- _Problem details_
Only the lines from the one holding "Model this object" through the one holding "the XZ plane." are to be retyped, exactly as they appear, with both boundary lines included.

────────────────────────────────────────

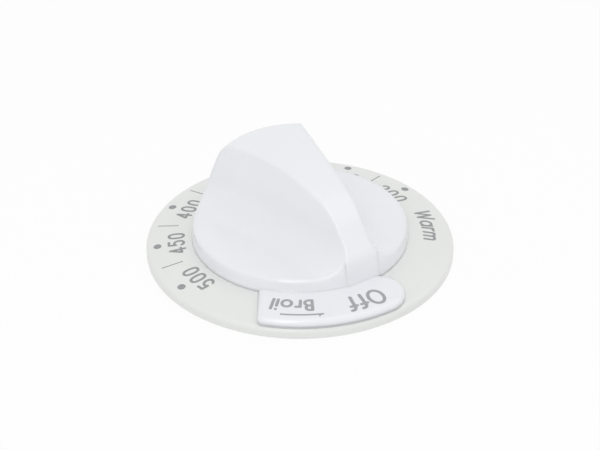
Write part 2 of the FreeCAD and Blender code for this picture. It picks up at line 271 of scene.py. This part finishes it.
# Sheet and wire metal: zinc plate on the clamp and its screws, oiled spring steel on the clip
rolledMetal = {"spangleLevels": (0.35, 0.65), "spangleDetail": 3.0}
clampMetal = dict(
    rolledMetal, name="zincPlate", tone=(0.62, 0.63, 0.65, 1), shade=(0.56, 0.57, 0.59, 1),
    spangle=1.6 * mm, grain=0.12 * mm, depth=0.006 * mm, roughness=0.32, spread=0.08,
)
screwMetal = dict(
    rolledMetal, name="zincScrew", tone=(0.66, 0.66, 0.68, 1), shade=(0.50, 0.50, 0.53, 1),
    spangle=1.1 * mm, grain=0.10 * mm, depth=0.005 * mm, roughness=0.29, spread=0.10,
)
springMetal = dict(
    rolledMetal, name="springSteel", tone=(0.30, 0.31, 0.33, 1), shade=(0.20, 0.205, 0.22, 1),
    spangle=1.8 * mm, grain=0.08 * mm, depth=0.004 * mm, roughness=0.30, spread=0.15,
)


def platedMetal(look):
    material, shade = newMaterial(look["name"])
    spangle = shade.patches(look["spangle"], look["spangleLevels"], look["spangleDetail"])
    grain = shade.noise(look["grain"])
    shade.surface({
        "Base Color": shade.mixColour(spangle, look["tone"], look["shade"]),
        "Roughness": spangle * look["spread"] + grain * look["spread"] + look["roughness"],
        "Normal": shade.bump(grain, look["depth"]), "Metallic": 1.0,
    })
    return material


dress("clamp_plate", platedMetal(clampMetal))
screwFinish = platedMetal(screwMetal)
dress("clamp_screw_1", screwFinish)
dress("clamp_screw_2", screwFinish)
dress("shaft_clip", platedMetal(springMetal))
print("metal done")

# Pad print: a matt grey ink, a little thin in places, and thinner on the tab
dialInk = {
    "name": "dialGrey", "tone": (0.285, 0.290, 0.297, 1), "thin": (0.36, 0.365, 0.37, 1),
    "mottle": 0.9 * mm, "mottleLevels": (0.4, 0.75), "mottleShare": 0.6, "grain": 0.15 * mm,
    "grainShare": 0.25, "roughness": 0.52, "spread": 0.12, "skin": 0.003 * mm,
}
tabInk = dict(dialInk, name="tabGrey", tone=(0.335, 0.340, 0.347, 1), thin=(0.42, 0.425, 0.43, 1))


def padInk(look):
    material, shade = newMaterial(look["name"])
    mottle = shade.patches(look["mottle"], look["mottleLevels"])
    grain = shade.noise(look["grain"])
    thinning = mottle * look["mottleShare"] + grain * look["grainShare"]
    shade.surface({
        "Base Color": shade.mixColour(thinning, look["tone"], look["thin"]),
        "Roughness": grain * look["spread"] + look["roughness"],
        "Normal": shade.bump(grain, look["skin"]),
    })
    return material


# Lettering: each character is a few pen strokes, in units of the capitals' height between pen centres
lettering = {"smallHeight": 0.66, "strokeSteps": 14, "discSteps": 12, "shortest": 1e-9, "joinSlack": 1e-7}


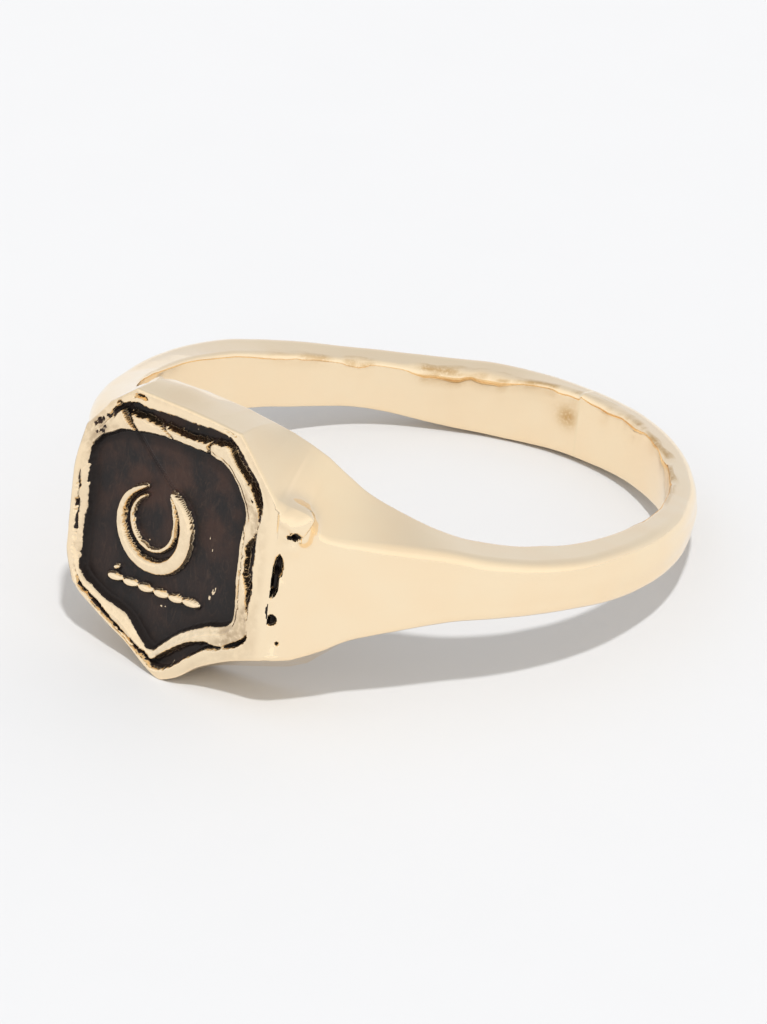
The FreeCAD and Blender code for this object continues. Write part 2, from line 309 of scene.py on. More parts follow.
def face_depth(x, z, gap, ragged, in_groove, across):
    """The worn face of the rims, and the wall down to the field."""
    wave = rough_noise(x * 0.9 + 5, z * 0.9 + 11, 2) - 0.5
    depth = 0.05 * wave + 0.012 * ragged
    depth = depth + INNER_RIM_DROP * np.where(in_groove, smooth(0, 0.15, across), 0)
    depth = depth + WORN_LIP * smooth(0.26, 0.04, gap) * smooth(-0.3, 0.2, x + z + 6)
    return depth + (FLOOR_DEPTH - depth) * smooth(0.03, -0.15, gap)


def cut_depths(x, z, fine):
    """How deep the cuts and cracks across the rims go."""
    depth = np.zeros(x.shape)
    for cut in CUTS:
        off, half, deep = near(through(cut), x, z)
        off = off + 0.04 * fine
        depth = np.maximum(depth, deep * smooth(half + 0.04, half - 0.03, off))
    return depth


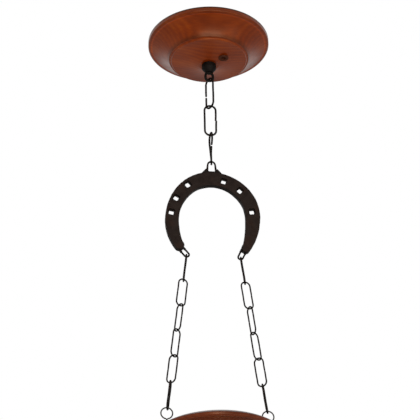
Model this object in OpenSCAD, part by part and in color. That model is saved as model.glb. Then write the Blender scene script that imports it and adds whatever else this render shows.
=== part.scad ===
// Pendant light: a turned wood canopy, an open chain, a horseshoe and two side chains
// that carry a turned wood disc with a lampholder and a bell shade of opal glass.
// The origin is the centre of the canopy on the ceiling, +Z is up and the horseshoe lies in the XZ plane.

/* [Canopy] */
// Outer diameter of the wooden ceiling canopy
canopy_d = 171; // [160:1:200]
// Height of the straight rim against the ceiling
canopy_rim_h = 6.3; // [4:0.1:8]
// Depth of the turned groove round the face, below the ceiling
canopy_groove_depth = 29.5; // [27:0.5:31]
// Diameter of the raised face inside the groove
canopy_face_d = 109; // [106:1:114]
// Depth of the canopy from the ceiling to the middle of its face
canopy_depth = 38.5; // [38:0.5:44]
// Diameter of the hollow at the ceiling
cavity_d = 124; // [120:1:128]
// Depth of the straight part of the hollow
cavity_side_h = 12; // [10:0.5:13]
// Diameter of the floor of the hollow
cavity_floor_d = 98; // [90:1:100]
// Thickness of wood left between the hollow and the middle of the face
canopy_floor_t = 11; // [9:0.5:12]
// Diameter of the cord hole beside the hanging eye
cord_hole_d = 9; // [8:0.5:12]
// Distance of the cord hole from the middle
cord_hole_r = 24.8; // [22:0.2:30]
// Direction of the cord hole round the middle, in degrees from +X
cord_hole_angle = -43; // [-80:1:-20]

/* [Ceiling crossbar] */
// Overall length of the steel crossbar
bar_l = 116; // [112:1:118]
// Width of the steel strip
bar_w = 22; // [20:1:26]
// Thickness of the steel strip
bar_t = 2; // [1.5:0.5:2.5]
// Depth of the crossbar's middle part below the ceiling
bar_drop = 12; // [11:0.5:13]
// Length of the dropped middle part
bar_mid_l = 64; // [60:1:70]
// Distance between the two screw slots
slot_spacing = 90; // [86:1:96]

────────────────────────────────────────

- _Solution for this problem_
Model this object in OpenSCAD, part by part and in color. That model is saved as model.glb. Then write the Blender scene script that imports it and adds whatever else this render shows.
=== part.scad ===
// Pendant light: a turned wood canopy, an open chain, a horseshoe and two side chains
// that carry a turned wood disc with a lampholder and a bell shade of opal glass.
// The origin is the centre of the canopy on the ceiling, +Z is up and the horseshoe lies in the XZ plane.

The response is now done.